Polvo de estrellas




 Si, como enseñan los Sabios Gurúes y los Sabios Físicos Cuánticos (y los menos sabios maestros de autoayuda) es verdad que uno hace el mundo con lo que tiene dentro de la cabeza yo me hice un mundo blandito, inseguro, imprevisible. Todos los días hay un ratito en que lo veo derretirse: mucho de lo que ayer estaba hoy no está, algo en lo que ayer creía hoy se volvió una estupidez, los buenos de ayer hoy son los malos y así con casi todo. El mundo tal como es me dura un día: me duermo, durante la noche las cosas se mueven y al otro día algo es distinto. Pocas son las cosas que  mañana serán iguales a lo que fueron hoy. Así no hay quien pueda tener futuro, che.
  
  A veces suelo mirar de reojo los mundos que otros se hicieron y me quedo un ratito mirando aquellos que son bien distintos al mío: sólidos, llenos de certezas, de cosas y gente que son buenas y otras que son malas, de horarios que se cumplen, de previsiones acertadas, de proyectos que se realizan, de balances que cierran, mundos, en fin, que funcionan al pie de la letra.

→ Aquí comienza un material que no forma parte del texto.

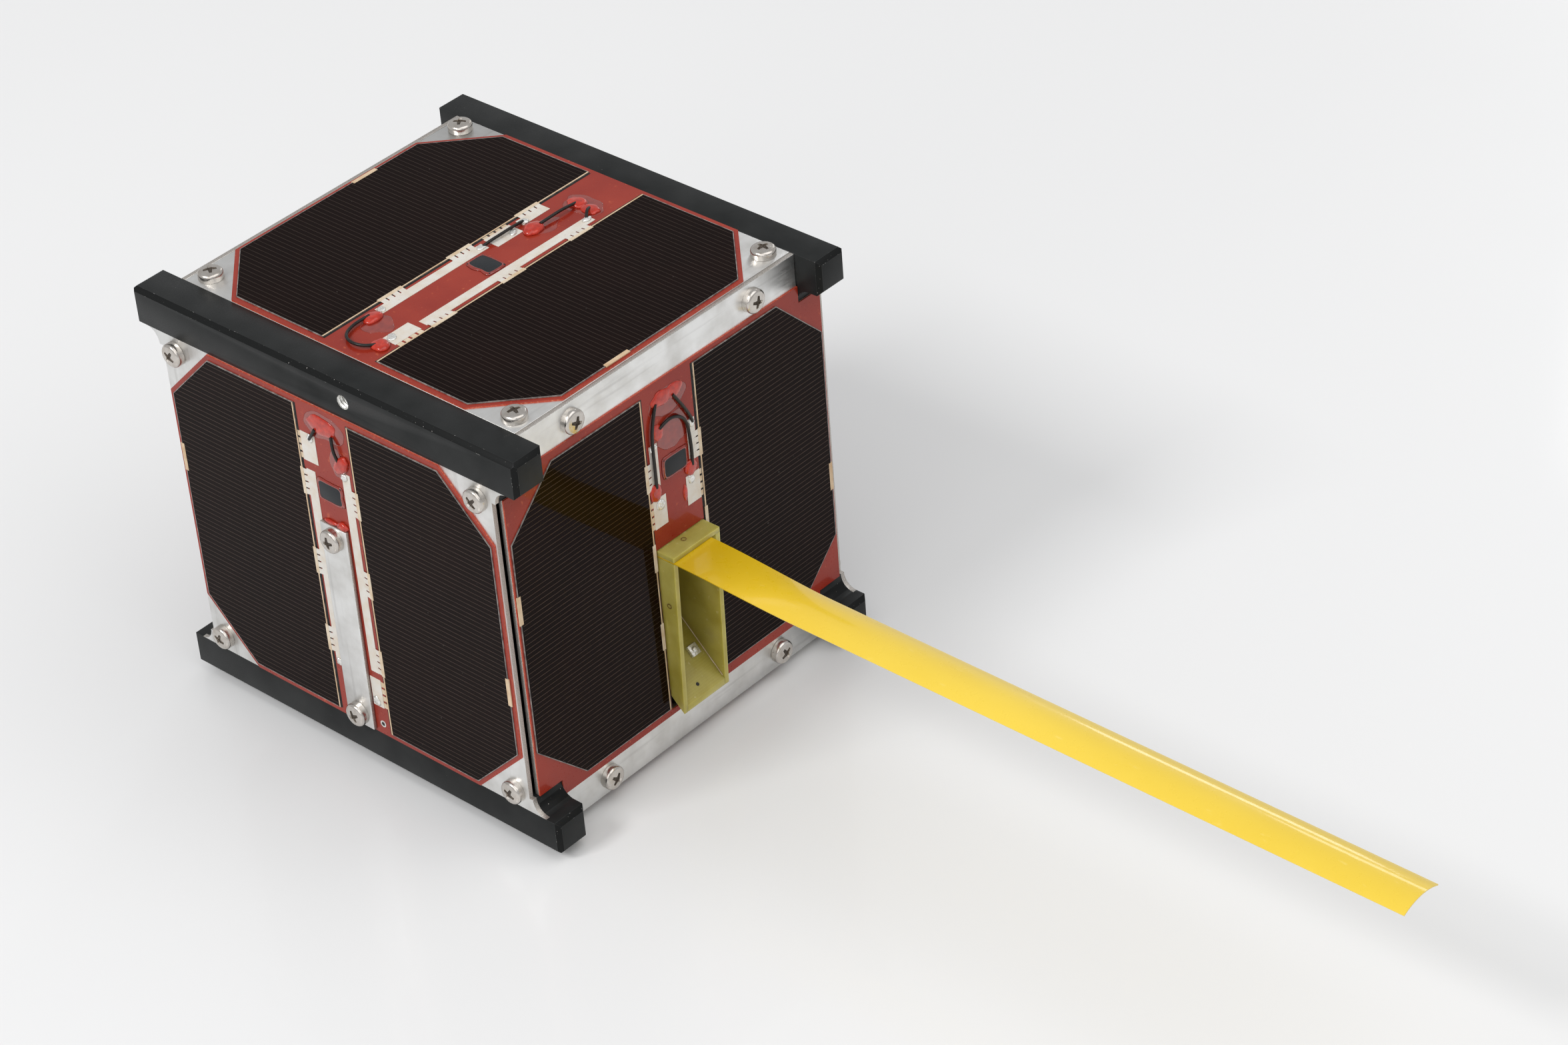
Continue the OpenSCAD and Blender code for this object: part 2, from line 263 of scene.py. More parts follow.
finishes = {
    "rail": layered("black_anodised", (9, 4, 0.3, 0.7), ((0.009, 0.010, 0.010), (0.019, 0.020, 0.020)),
                    (0.25, 3, 0.30, 0.46), (0.09, 2, 0.006, 0.6),
                    [((0.55, 2, 0.75, 0.80), (0.09, 0.09, 0.088))], Specular_IOR_Level=0.15),
    # The rails' chamfers: the same anodised metal with a darker base, which is painted shade for the dark room
    # they reflect, with pale specks of worn nicks.
    "chamfer": layered("chamfer_shade_and_nicks", (0.5, 4, 0.70, 0.74), ((0.006, 0.0065, 0.0065), (0.30, 0.29, 0.27)),
                       (0.3, 3, 0.34, 0.5), (0.2, 3, 0.01, 0.5), Specular_IOR_Level=0.12),
    "railEdge": layered("worn_rail_edge", (0.8, 5, 0.62, 0.66), ((0.020, 0.021, 0.021), (0.58, 0.57, 0.54)),
                        (0.4, 2, 0.25, 0.45), (0.3, 4, 0.03, 0.5), Metallic=0.25),
    "plateUp": rolledAluminium("rolled_plate_flat", (1, 0.04, 1)),
    "plateSide": rolledAluminium("rolled_plate_side", (1, 1, 0.04)),
    "plateEnd": rolledAluminium("rolled_plate_end", (1, 0.05, 1), 0.86),
    "strap": rolledAluminium("brushed_strap", (1, 1, 0.03), 0.82),
    "sawn": layered("sawn_aluminium", (0.16, 3, 0.35, 0.65), ((0.66, 0.63, 0.59), (0.36, 0.33, 0.30)),
                    (0.16, 3, 0.42, 0.62), (0.16, 3, 0.05, 0.7), Metallic=1.0),
    "board": layered("red_solder_mask", (14, 4, 0.35, 0.65), ((0.235, 0.016, 0.007), (0.290, 0.026, 0.011)),
                     (0.6, 3, 0.26, 0.36), (0.5, 3, 0.004, 0.5),
                     [((1.5, 4, 0.66, 0.74, 0.0, 0.55), (0.50, 0.10, 0.035)),
                      ((0.35, 1, 0.76, 0.80, 0.0, 0.6), (0.60, 0.22, 0.10))],
                     Coat_Weight=0.5, Coat_Roughness=0.04, Coat_IOR=1.33, Specular_IOR_Level=0.18),
    "boardEdge": layered("cut_board_edge", (0.42, 4, 0.52, 0.66), ((0.46, 0.05, 0.02), (0.56, 0.16, 0.085)),
                         (0.42, 4, 0.45, 0.65), (0.42, 4, 0.05, 0.6)),
    "cell": layered("dark_solar_cell", (22, 3, 0.3, 0.7), ((0.004, 0.0008, 0.0004), (0.006, 0.0014, 0.0008)),
                    (3, 3, 0.03, 0.07), (5, 2, 0.002, 0.2),
                    [((0.7, 1, 0.785, 0.83, 0.0, 0.5), (0.10, 0.09, 0.08))], IOR=1.14),
    "finger": layered("printed_finger", (2.5, 4, 0.3, 0.7), ((0.054, 0.035, 0.026), (0.090, 0.060, 0.046)),
                      (0.5, 2, 0.22, 0.38), Metallic=1.0),
    # A light grey that is painted highlight: the cover glass's edge catching the light.
    "rim": layered("cover_glass_rim_highlight", (1.2, 4, 0.35, 0.65), ((0.085, 0.070, 0.064), (0.27, 0.245, 0.225)),
                   (0.3, 2, 0.25, 0.45), Coat_Weight=0.5, Coat_Roughness=0.1),
    "silver": contactMetal("silver_contact", (0.68, 0.65, 0.60), (0.64, 0.57, 0.48), 0.15),
    "cream": contactMetal("cream_contact", (0.66, 0.56, 0.43), (0.56, 0.42, 0.27), 0.05),
    "tan": contactMetal("tan_tab", (0.64, 0.49, 0.33), (0.52, 0.35, 0.20), 0.05),
    "epoxy": layered("red_epoxy", (1.1, 4, 0.35, 0.65), ((0.34, 0.014, 0.005), (0.50, 0.028, 0.010)),
                     (0.8, 3, 0.14, 0.34), (0.7, 3, 0.07, 0.5),
                     [((1.8, 3, 0.62, 0.75, 0.0, 0.3), (0.60, 0.09, 0.04))],
                     Coat_Weight=0.9, Coat_Roughness=0.05, Coat_IOR=1.45, Specular_IOR_Level=0.2),
    "film": layered("thin_epoxy_film", (1.6, 4, 0.35, 0.65), ((0.190, 0.012, 0.006), (0.25, 0.020, 0.009)),
                    (1.2, 3, 0.12, 0.25), (1.0, 3, 0.03, 0.4),
                    [((0.9, 5, 0.66, 0.74, 0.0, 0.6), (0.52, 0.11, 0.04))],
                    Coat_Weight=1.0, Coat_Roughness=0.03, Coat_IOR=1.4),
    "solder": layered("solder", (0.35, 4, 0.35, 0.65), ((0.86, 0.86, 0.84), (0.62, 0.61, 0.57)),
                      (0.35, 4, 0.16, 0.40), (0.35, 4, 0.10, 0.7), Metallic=0.7),
    "wire": layered("black_wire_sleeve", (0.5, 3, 0.35, 0.7), ((0.006, 0.005, 0.0045), (0.016, 0.013, 0.011)),
                    (0.5, 3, 0.28, 0.45), (0.5, 3, 0.012, 0.5), Specular_IOR_Level=0.35),
    "sensor": layered("sensor_window", (0.18, 3, 0.35, 0.65), ((0.014, 0.016, 0.018), (0.024, 0.026, 0.029)),
                      (0.18, 3, 0.36, 0.52), (0.18, 3, 0.006, 0.5), Specular_IOR_Level=0.22),
    "steel": layered("polished_steel", (1.4, 4, 0.45, 0.75, 0.0, 0.5),
                     ((0.60, 0.565, 0.525), (0.42, 0.36, 0.30)), (0.5, 4, 0.16, 0.30),
                     (0.25, 3, 0.010, 0.5), Metallic=1.0),
    # A dark fill that is painted shade at the bottom of each screw's cross recess.
    "recess": layered("screw_recess_painted_shade", (0.3, 4, 0.35, 0.65),
                      ((0.035, 0.027, 0.021), (0.13, 0.105, 0.085)), (0.3, 4, 0.4, 0.6),
                      (0.3, 4, 0.03, 0.6), Metallic=0.6),
    "laminate": glassEpoxy(),
    "ring": layered("brown_hole_rim", (0.3, 3, 0.35, 0.65), ((0.26, 0.170, 0.035), (0.12, 0.070, 0.018)),
                    (0.3, 3, 0.35, 0.5)),
    # Near black: the electronics stack's own colour, and painted shade where it stands for the gaps under the
    # cells and the insides of holes.
    "dark": layered("stack_dark_and_painted_shade", (4, 3, 0.3, 0.7), ((0.004, 0.004, 0.004), (0.012, 0.011, 0.010)),
                    (2, 2, 0.5, 0.7)),
    "tape": yellowPaint(),
}
print("finishes made:", len(finishes))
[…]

 Y no es que pueda decir que sienta envidia, lo que se dice envidia. No. Pero, que se yo, siempre andamos deseando lo que no tenemos aunque en el fondo lo despreciemos.  Nos hacemos el mundo que nos corresponde por naturaleza (o sea los genes o los astros, como se quiera mirarlo), pero de todo nos cansamos, también de nosotros mismos y hasta hay días que, es un decir, nos gustaría ser otro. Por eso, para esos días, me busqué algunas regularidades y rutinas a las que recurro para sentir que hay algunas cosas fijas, confiables, previsibles y que no todo en mi mundo es polvo de estrellas que puede borrarse de un soplido.

 En estos días mi certeza preferida trancurre por la tarde: un poco antes de las 7 salgo de casa y camino los 800 mts. que me separan de la ruta. Cuando llueve o nieva o hay mucha ceniza no es tan lindo pero en estos días frescos y soleados es hermoso atravesar los campitos llenos de retamas y lupinos, mirando las montañas verdes contra el cielo azul, limpio, intenso. Y antes de llegar a la ruta, sin cruzar el alambre, me siento en la Piedra Grande, respiro profundo y escucho un ratito el silencio. Cuando empiezo a oír un motor grande que sube con esfuerzo el cerro, miro el reloj Cole, que me regaló mi hija, que suele decir a veces 7 y 21 o y 22 o y 19, muy pocas veces más o menos. Y entonces, cuando a las 7 y 25 veo el colectivo dar vuelta la curva, rojo, grandote, imponente, me paro y empiezo a caminar para casa. Satisfecho? Más tranquilo? En paz? No se si tanto. Pero si se que por la noche, cuando me acueste, creeré firmemente que mañana más o menos a las 7 y 25 el colectivo volverá a pasar de nuevo.